On 19.11.20 19:14, Gould, James wrote:
Klaus,

The EAI support goes beyond RFC 5733 and is a perfect example of the use of the 
extensibility built into EPP.  Revising the RFCs and EPP extensions that use 
email addresses for EAI with new XML namespaces and potentially other changes 
is much more impactful than creating an EPP extension that specifically 
addresses the issue with applicability across any EPP object.  I was involved 
with revising RFC 4310 to RFC 5910, which was needed to address significant 
implementation issues with RFC 4310, so I see it as a different use case.  The 
intent is to make the EPP extension as lightweight as possible, to apply across 
multiple EPP objects, and to include an appropriate level of signaling (e.g., 
session-level, object-level, element-level).  Any feedback is welcome.

Thanks,


Hi James,

I chose DNSSEC as an example as I know that you took the major part in writing the update. At the very end, it is a matter of taste, and one cannot argue about. So I respect your position.

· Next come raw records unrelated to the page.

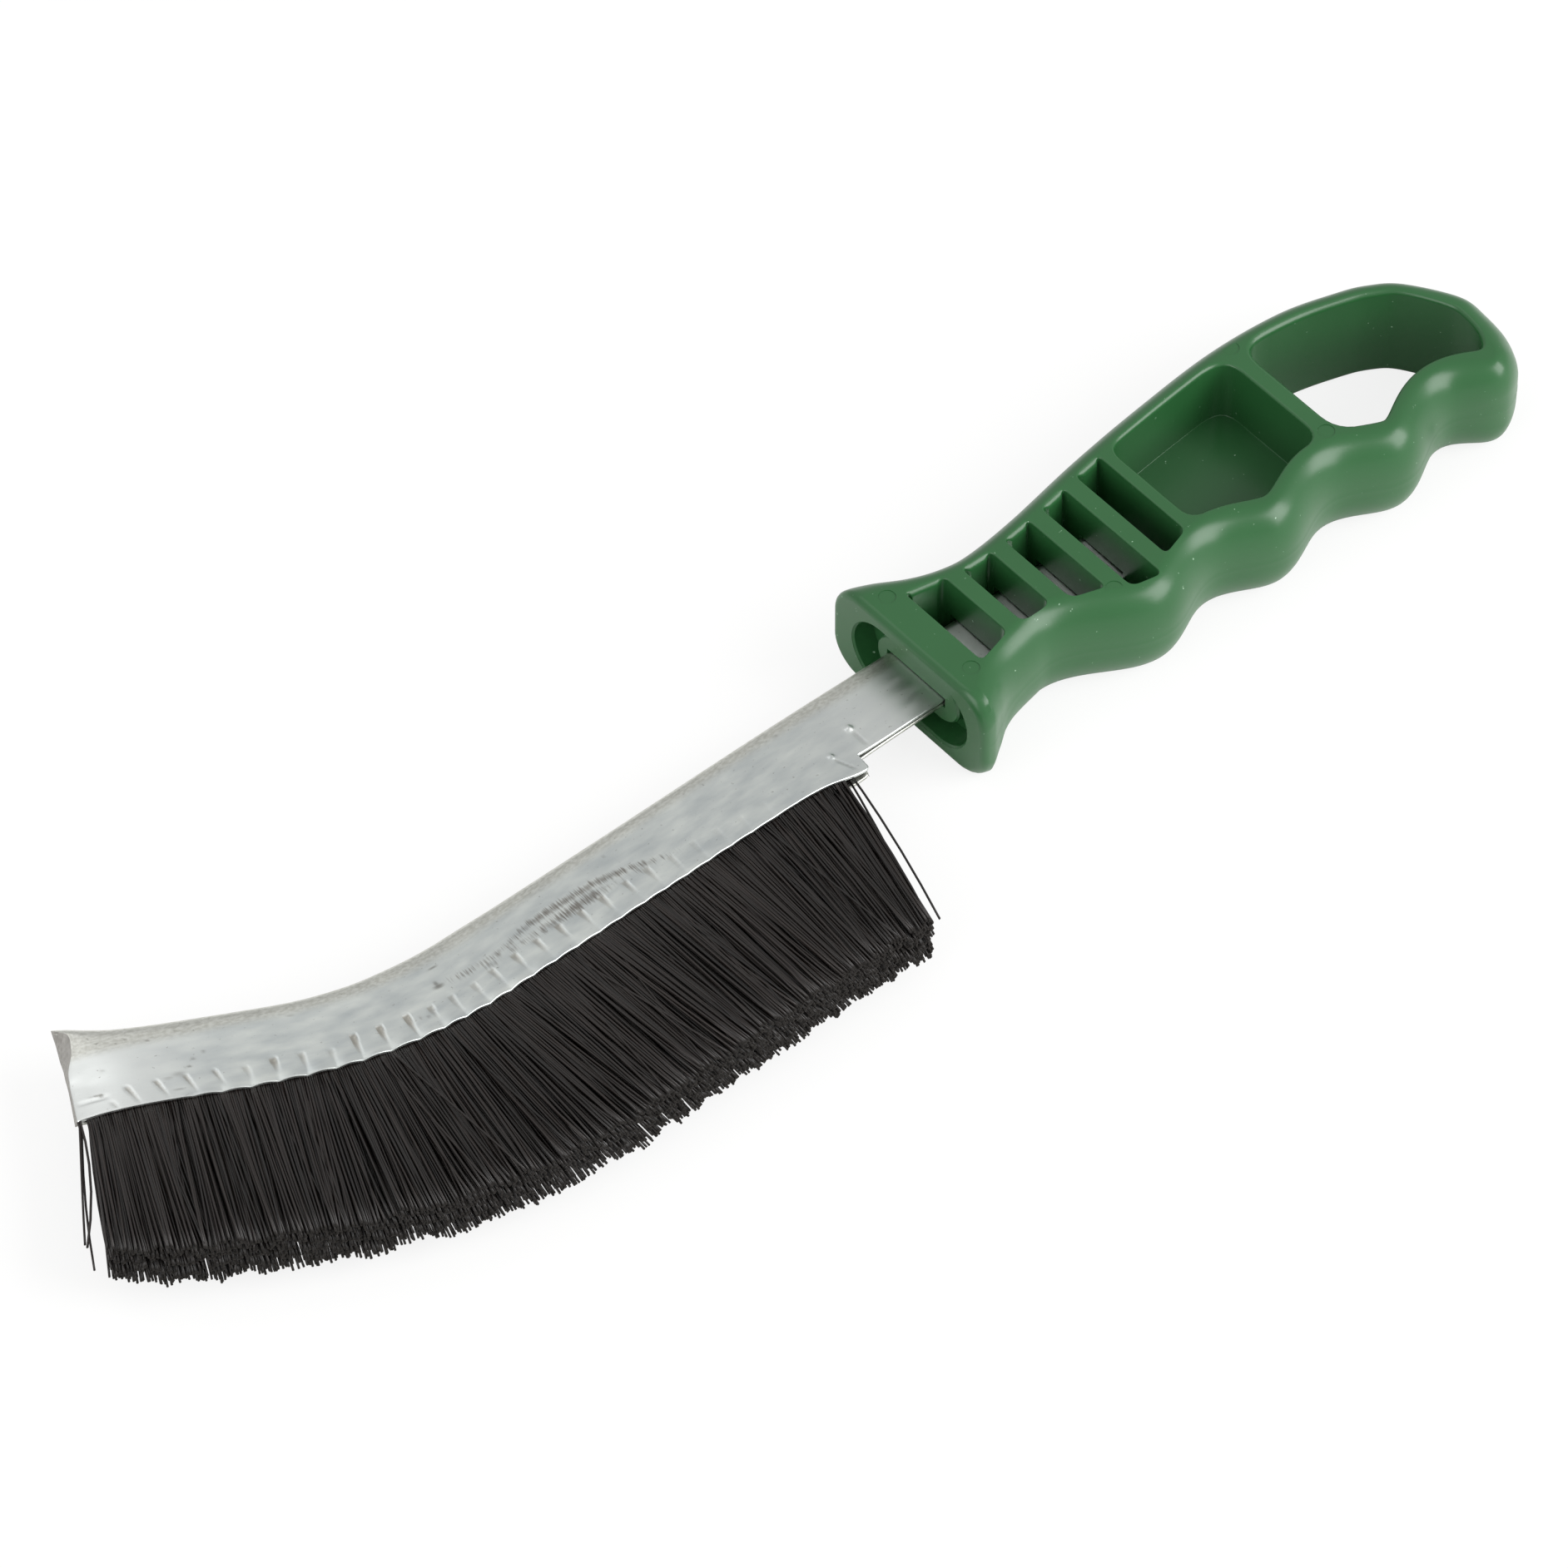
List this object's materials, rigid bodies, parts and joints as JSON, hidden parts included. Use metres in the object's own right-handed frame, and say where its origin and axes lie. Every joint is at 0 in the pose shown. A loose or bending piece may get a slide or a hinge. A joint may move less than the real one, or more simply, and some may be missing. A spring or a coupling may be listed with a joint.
{
  "type": "nylon wire brush",
  "caption": "Nylon wire brush: a pierced plastic handle with finger grooves, a bent folded steel channel, and a long row of stiff black filaments clamped in it.",
  "frame": {"origin": "on the handle's lower side face, under the tool's axis, in the middle of the bridge between the front face and the first window", "axes": "+X along the tool's axis to the butt of the handle, +Y to the back of the tool and away from the filaments, +Z through its thickness, up from the side it lies on"},
  "size_m": [0.2773, 0.0717, 0.0185],
  "materials": {
    "green_plastic": "moulded, semi-gloss",
    "zinc_plated_steel": "pressed sheet, dull bright, marked by the press",
    "steel_wire": "drawn",
    "black_nylon": "extruded filament, slightly shiny"
  },
  "bodies": {
    "root": {"handle": "green_plastic", "steel_channel": "zinc_plated_steel", "core_wire": "steel_wire", "filament_section_01": "black_nylon", "filament_section_02": "black_nylon", "filament_section_03": "black_nylon", "filament_section_04": "black_nylon", "filament_section_05": "black_nylon", "filament_section_06": "black_nylon", "filament_section_07": "black_nylon", "filament_section_08": "black_nylon", "filament_section_09": "black_nylon", "filament_section_10": "black_nylon", "filament_section_11": "black_nylon", "filament_section_12": "black_nylon", "filament_section_13": "black_nylon", "filament_section_14": "black_nylon", "filament_section_15": "black_nylon", "filament_section_16": "black_nylon"}
  },
  "joints": []
}
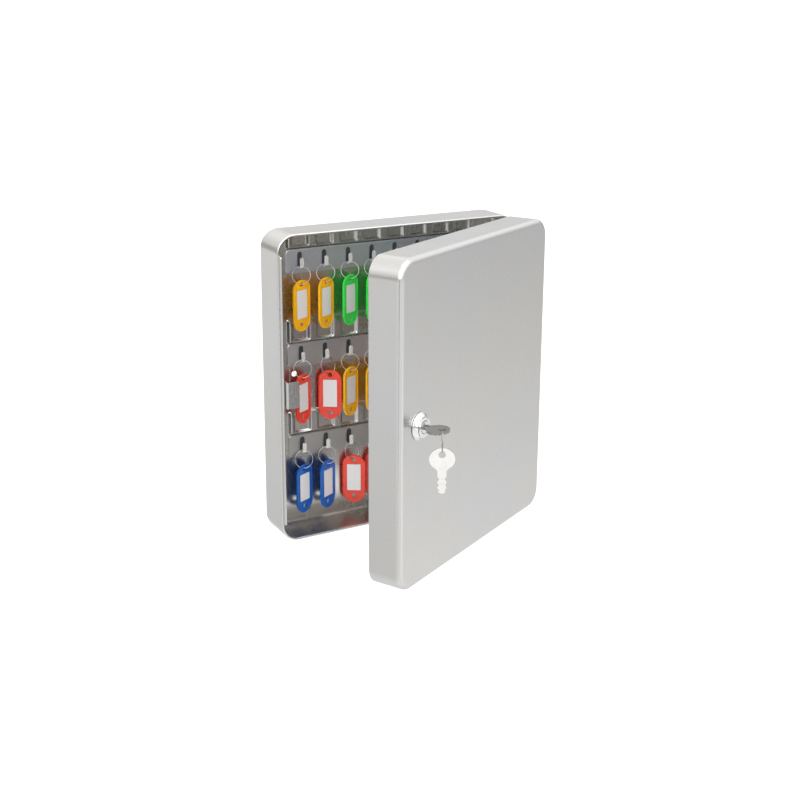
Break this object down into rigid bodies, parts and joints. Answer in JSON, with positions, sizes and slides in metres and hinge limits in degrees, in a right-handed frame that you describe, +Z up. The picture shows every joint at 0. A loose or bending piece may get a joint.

As you might know, my company is developing software both for the registry side (our TANGO software) and for the registrar side (for customers and our own purpose). And for the latter, dealing with all the slightly different implementations of the EPP, within the limits of the specifications and beyond, and dealing with the flood of extensions, including different versions of them, is really anything but fun.

As I understand it, the original idea of EPP was to have a common protocol for all registries, and it "failed by the wayside" (hopefully the right idiom). It is not about blaming anyone for this, maybe the idea was just too ambitious. So IMHO with every proposed change to the EPP ecosystem one should ask oneself whether it increases or decreases the overall complexity and the need for case differentiation, specifically in the long run. I do not remember who said this, but there is a proverb which goes like the following: If you design a protocol, don't ask what you can add to it, but what you can remove from it. While this is likely idealistic, I'll try to keep this in my mind.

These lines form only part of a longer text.